→ Task goal:
Reproduce exactly the lines below, from the first through the one containing "SLIP_ROWS = 7", and nothing more.

→ Dataset excerpt:
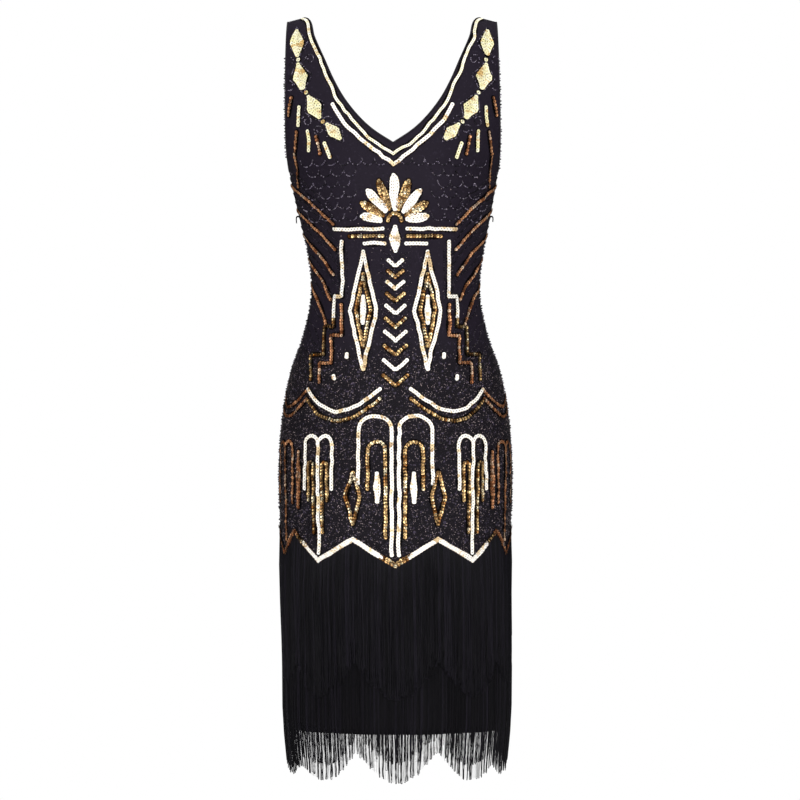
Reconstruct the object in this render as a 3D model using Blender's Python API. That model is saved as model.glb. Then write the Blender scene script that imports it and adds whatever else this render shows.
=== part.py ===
"""Sleeveless V-neck flapper dress in the hollow, worn form, with two tiers of fringe.

Metres, +Z up. The front faces -Y and the wearer's left side lies at +X. The origin lies
between the two shoulder straps, at the height where they cross the shoulders. "Drop" is a
distance below that height, and "turn" is an angle round the body, 0 at the centre line of
the front or back panel and a quarter turn at a side seam.
"""

import math
from collections import namedtuple

import bpy

MM = 0.001
FRONT, BACK = -1, 1
SIDES = (-1, 1)
QUARTER_TURN = math.pi / 2

# Lengths down from the shoulder line
UNDERARM_DROP = 216 * MM
FRONT_NECK_DROP = 184 * MM
BACK_NECK_DROP = UNDERARM_DROP
HIP_DROP = 640 * MM
SLIP_TOP_DROP = 690 * MM
SLIP_HEM_DROP = 992 * MM
HEM_DROP = 1029 * MM

# The rounding of the straps over the shoulders, and how far they fall towards the arms
SHOULDER_ROLL = 60 * MM
SHOULDER_FALL = 0.26

# Fullness that the bust darts give the front panel
BUST_DROP = 238 * MM
BUST_REACH_DOWN = 62 * MM
BUST_HALF_SPACING = 70 * MM
BUST_REACH_ACROSS = 46 * MM
BUST_FULLNESS = 9 * MM

# How much flatter than an ellipse the front and back of each section are
SECTION_FLATNESS = 0.9

# Walls and gaps
SHELL_CLOTH = 1.2 * MM
SLIP_CLOTH = 1.0 * MM
SLIP_CLEARANCE = 0.6 * MM
SEAM_GAP = 0.7 * MM

# Fringe: locks of thread that hang from a narrow tape
TAPE_HEIGHT = 7 * MM
TAPE_CLEARANCE = 0.6 * MM
LOCK_THICKNESS = 1.4 * MM
LOCK_SHARE_OF_PITCH = 0.6
LOCK_TIP_SHARE = 0.7
LOCK_BENDS = (0.5, 1.0)
LOCKS_PER_TAPE = 46
LOWER_LOCK_CLEARANCE = 1.4 * MM
UPPER_LOCK_CLEARANCE = 3.5 * MM
FRINGE_SIDE_MARGIN = 0.012

# Rows and columns of the panels' surfaces
PANEL_COLUMNS_PER_SIDE = 10
SKIRT_ROWS = 8
BODICE_ROWS = 17
ARMHOLE_FOOT_ROWS = 5
FRONT_NECK_ROWS = 9
BACK_NECK_ROWS = 12
SHOULDER_ROWS = 6
SLIP_ROWS = 7

# Sections of the body of the dress. half_width runs from the centre line to the side,
# front and back from the plane through the shoulder line, and side is where the side
# seam lies off that plane. Above the underarm half_width is that of the whole chest and
# shoulders, out of which the armholes are cut.
Section = namedtuple("Section", "drop half_width front back side")
SECTIONS = [
    Section(0 * MM, 178.0 * MM, 62 * MM, 66 * MM, 0 * MM),
    Section(60 * MM, 180.0 * MM, 72 * MM, 78 * MM, 0 * MM),
    Section(120 * MM, 173.0 * MM, 93 * MM, 94 * MM, -3 * MM),
    Section(174 * MM, 160.0 * MM, 109 * MM, 98 * MM, -6 * MM),
    Section(216 * MM, 146.0 * MM, 118 * MM, 95 * MM, -8 * MM),
    Section(241 * MM, 141.3 * MM, 120 * MM, 92 * MM, -9 * MM),
    Section(290 * MM, 131.0 * MM, 111 * MM, 84 * MM, -9 * MM),
    Section(325 * MM, 123.0 * MM, 102 * MM, 80 * MM, -8 * MM),
    Section(381 * MM, 117.0 * MM, 92 * MM, 79 * MM, -6 * MM),
    Section(437 * MM, 126.5 * MM, 96 * MM, 90 * MM, -3 * MM),
    Section(500 * MM, 147.3 * MM, 104 * MM, 107 * MM, 1 * MM),
    Section(563 * MM, 158.5 * MM, 110 * MM, 118 * MM, 4 * MM),
    Section(640 * MM, 163.0 * MM, 112 * MM, 121 * MM, 5 * MM),
    Section(745 * MM, 159.5 * MM, 110 * MM, 116 * MM, 4 * MM),
    Section(900 * MM, 157.0 * MM, 108 * MM, 112 * MM, 3 * MM),
    Section(980 * MM, 155.8 * MM, 107 * MM, 110 * MM, 3 * MM),
    Section(1039 * MM, 150.5 * MM, 104 * MM, 107 * MM, 2 * MM),
]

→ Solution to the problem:
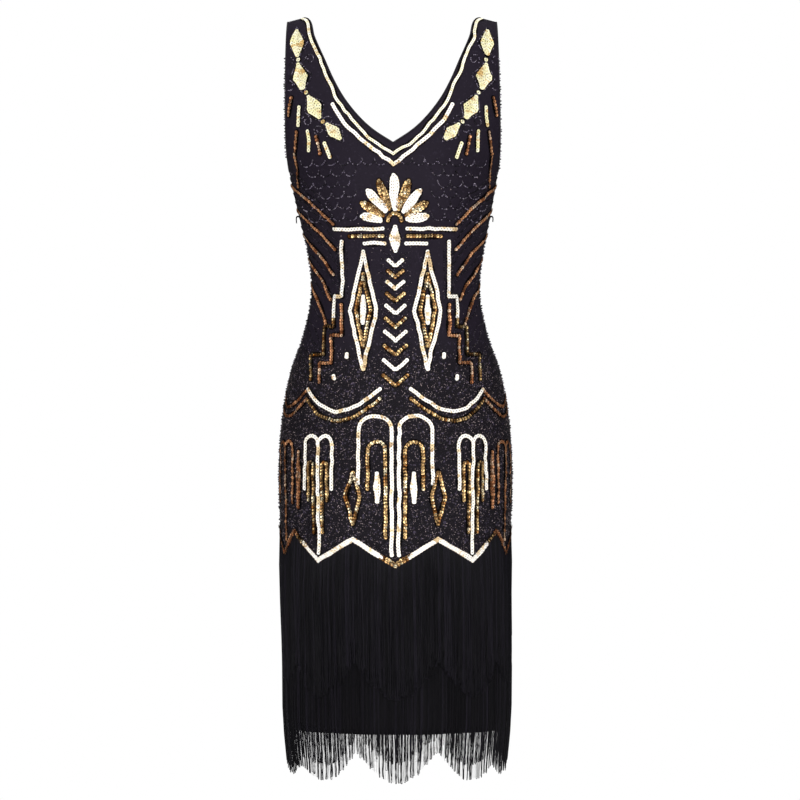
Reconstruct the object in this render as a 3D model using Blender's Python API. That model is saved as model.glb. Then write the Blender scene script that imports it and adds whatever else this render shows.
=== part.py ===
"""Sleeveless V-neck flapper dress in the hollow, worn form, with two tiers of fringe.

Metres, +Z up. The front faces -Y and the wearer's left side lies at +X. The origin lies
between the two shoulder straps, at the height where they cross the shoulders. "Drop" is a
distance below that height, and "turn" is an angle round the body, 0 at the centre line of
the front or back panel and a quarter turn at a side seam.
"""

import math
from collections import namedtuple

import bpy

MM = 0.001
FRONT, BACK = -1, 1
SIDES = (-1, 1)
QUARTER_TURN = math.pi / 2

# Lengths down from the shoulder line
UNDERARM_DROP = 216 * MM
FRONT_NECK_DROP = 184 * MM
BACK_NECK_DROP = UNDERARM_DROP
HIP_DROP = 640 * MM
SLIP_TOP_DROP = 690 * MM
SLIP_HEM_DROP = 992 * MM
HEM_DROP = 1029 * MM

# The rounding of the straps over the shoulders, and how far they fall towards the arms
SHOULDER_ROLL = 60 * MM
SHOULDER_FALL = 0.26

# Fullness that the bust darts give the front panel
BUST_DROP = 238 * MM
BUST_REACH_DOWN = 62 * MM
BUST_HALF_SPACING = 70 * MM
BUST_REACH_ACROSS = 46 * MM
BUST_FULLNESS = 9 * MM

# How much flatter than an ellipse the front and back of each section are
SECTION_FLATNESS = 0.9

# Walls and gaps
SHELL_CLOTH = 1.2 * MM
SLIP_CLOTH = 1.0 * MM
SLIP_CLEARANCE = 0.6 * MM
SEAM_GAP = 0.7 * MM

# Fringe: locks of thread that hang from a narrow tape
TAPE_HEIGHT = 7 * MM
TAPE_CLEARANCE = 0.6 * MM
LOCK_THICKNESS = 1.4 * MM
LOCK_SHARE_OF_PITCH = 0.6
LOCK_TIP_SHARE = 0.7
LOCK_BENDS = (0.5, 1.0)
LOCKS_PER_TAPE = 46
LOWER_LOCK_CLEARANCE = 1.4 * MM
UPPER_LOCK_CLEARANCE = 3.5 * MM
FRINGE_SIDE_MARGIN = 0.012

# Rows and columns of the panels' surfaces
PANEL_COLUMNS_PER_SIDE = 10
SKIRT_ROWS = 8
BODICE_ROWS = 17
ARMHOLE_FOOT_ROWS = 5
FRONT_NECK_ROWS = 9
BACK_NECK_ROWS = 12
SHOULDER_ROWS = 6
SLIP_ROWS = 7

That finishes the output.